Records with modeling code:
____

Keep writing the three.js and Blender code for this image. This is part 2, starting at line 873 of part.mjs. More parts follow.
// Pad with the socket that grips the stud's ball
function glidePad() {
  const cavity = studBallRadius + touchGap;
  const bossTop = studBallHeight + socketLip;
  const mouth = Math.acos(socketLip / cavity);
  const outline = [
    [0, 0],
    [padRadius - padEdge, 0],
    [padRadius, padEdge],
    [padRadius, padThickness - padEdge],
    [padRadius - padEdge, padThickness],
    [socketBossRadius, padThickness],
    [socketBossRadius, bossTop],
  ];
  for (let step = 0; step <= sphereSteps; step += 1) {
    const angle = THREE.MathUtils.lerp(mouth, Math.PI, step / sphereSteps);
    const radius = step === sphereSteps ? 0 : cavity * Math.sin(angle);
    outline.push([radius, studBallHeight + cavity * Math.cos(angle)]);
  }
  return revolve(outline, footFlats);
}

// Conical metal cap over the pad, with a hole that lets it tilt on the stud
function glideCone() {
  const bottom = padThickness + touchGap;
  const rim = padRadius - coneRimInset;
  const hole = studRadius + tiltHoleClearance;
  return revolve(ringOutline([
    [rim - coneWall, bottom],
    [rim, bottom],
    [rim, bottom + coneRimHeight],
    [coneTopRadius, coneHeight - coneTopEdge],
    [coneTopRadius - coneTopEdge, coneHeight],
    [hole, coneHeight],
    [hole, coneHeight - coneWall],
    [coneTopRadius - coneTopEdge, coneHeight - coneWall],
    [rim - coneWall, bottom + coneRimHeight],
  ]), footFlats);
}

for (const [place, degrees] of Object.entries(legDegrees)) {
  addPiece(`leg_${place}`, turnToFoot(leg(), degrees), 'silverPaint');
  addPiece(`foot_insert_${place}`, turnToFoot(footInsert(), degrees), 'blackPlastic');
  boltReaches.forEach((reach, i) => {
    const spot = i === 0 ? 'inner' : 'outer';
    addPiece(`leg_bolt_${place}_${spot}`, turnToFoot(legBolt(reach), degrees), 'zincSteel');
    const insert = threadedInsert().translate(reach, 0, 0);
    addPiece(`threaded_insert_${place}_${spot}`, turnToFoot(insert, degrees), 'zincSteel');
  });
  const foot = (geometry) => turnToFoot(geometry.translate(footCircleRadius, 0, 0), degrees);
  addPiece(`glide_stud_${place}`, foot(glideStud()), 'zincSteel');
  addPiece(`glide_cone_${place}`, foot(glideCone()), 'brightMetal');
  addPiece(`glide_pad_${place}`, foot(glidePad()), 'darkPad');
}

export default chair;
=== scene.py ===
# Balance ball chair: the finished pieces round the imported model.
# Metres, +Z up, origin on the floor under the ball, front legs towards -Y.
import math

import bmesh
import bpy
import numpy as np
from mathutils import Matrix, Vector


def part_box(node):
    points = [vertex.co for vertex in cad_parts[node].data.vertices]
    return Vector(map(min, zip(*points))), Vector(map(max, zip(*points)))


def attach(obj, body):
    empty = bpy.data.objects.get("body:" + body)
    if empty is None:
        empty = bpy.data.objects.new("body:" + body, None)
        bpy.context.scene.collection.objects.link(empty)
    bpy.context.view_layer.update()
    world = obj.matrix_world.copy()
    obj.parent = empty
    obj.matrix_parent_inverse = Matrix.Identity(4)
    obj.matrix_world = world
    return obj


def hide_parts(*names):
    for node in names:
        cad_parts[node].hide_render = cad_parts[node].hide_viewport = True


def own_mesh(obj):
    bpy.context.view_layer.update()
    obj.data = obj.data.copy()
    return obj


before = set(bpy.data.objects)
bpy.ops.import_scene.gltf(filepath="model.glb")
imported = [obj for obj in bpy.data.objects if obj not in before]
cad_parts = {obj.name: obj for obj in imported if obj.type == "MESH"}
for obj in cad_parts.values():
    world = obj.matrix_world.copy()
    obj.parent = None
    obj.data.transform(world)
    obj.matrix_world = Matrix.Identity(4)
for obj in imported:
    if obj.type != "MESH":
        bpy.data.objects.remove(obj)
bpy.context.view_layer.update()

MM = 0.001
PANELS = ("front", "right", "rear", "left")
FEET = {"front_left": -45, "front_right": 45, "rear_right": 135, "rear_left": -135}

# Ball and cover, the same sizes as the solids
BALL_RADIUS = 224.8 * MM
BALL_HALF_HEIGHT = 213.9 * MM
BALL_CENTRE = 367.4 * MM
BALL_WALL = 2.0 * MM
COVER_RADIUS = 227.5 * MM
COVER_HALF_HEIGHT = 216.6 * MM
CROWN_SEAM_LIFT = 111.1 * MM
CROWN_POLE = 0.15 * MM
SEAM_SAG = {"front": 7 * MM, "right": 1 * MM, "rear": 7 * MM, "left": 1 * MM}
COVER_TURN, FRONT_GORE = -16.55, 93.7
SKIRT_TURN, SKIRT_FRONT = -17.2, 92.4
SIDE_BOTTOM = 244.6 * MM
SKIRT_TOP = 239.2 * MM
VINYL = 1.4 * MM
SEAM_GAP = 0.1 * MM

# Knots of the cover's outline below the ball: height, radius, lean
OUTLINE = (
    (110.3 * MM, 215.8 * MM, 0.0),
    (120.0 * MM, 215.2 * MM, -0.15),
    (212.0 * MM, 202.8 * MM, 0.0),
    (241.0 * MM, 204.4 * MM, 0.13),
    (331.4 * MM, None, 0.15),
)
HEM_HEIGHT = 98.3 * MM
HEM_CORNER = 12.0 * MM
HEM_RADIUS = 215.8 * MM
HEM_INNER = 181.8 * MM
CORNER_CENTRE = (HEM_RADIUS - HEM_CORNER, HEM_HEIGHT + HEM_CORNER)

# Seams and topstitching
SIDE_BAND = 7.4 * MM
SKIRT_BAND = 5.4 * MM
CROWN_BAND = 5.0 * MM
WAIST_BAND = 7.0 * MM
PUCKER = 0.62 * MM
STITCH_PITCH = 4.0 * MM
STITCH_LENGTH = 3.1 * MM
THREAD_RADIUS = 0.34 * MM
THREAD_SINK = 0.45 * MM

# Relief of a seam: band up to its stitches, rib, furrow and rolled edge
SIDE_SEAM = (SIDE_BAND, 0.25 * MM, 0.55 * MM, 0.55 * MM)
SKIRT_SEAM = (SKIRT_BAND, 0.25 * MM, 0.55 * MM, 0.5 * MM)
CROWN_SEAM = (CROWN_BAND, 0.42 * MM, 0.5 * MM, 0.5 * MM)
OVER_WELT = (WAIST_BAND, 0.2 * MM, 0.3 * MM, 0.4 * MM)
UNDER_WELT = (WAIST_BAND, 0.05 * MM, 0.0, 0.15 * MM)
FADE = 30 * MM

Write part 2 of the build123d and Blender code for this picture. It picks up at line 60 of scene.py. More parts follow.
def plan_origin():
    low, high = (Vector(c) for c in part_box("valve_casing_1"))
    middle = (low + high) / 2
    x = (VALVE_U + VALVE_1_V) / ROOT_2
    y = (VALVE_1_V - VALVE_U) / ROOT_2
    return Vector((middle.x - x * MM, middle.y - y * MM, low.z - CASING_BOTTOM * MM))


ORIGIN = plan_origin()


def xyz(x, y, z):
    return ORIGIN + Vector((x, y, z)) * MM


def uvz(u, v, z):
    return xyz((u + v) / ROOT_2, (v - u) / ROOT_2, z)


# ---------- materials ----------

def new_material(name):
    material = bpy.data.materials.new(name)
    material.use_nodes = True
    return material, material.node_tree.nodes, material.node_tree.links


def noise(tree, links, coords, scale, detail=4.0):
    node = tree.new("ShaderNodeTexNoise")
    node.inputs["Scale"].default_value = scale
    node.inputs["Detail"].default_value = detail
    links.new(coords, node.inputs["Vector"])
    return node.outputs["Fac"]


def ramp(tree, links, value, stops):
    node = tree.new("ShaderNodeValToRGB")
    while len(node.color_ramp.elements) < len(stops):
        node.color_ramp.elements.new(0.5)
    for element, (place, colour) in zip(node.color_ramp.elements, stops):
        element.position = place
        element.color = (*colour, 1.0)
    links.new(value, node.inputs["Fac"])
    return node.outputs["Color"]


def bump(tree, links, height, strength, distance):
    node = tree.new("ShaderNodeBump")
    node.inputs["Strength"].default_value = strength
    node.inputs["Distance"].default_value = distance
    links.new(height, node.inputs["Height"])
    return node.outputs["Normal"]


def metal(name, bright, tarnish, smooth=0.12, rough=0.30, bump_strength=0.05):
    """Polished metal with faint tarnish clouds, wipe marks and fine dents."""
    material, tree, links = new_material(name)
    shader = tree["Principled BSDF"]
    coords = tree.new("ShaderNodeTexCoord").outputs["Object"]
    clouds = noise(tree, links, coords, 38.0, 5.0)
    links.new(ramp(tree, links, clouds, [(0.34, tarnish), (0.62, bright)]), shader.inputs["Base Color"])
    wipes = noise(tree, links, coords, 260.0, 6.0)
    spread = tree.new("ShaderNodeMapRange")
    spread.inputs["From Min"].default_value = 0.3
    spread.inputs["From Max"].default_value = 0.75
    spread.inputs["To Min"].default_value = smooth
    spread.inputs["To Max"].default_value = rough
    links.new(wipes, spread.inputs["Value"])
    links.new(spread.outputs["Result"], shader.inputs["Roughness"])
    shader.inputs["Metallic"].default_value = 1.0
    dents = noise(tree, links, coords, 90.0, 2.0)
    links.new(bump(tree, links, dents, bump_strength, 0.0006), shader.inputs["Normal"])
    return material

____

▶ **Given exercise**
The lines above from the one containing "points = [vertex.co" through the one containing "imported = [obj" are to be set down exactly, and no others.

▶ **Full solution**
    points = [vertex.co for vertex in cad_parts[node].data.vertices]
    return Vector(map(min, zip(*points))), Vector(map(max, zip(*points)))


def attach(obj, body):
    empty = bpy.data.objects.get("body:" + body)
    if empty is None:
        empty = bpy.data.objects.new("body:" + body, None)
        bpy.context.scene.collection.objects.link(empty)
    bpy.context.view_layer.update()
    world = obj.matrix_world.copy()
    obj.parent = empty
    obj.matrix_parent_inverse = Matrix.Identity(4)
    obj.matrix_world = world
    return obj


def hide_parts(*names):
    for node in names:
        cad_parts[node].hide_render = cad_parts[node].hide_viewport = True


def own_mesh(obj):
    bpy.context.view_layer.update()
    obj.data = obj.data.copy()
    return obj


before = set(bpy.data.objects)
bpy.ops.import_scene.gltf(filepath="model.glb")
imported = [obj for obj in bpy.data.objects if obj not in before]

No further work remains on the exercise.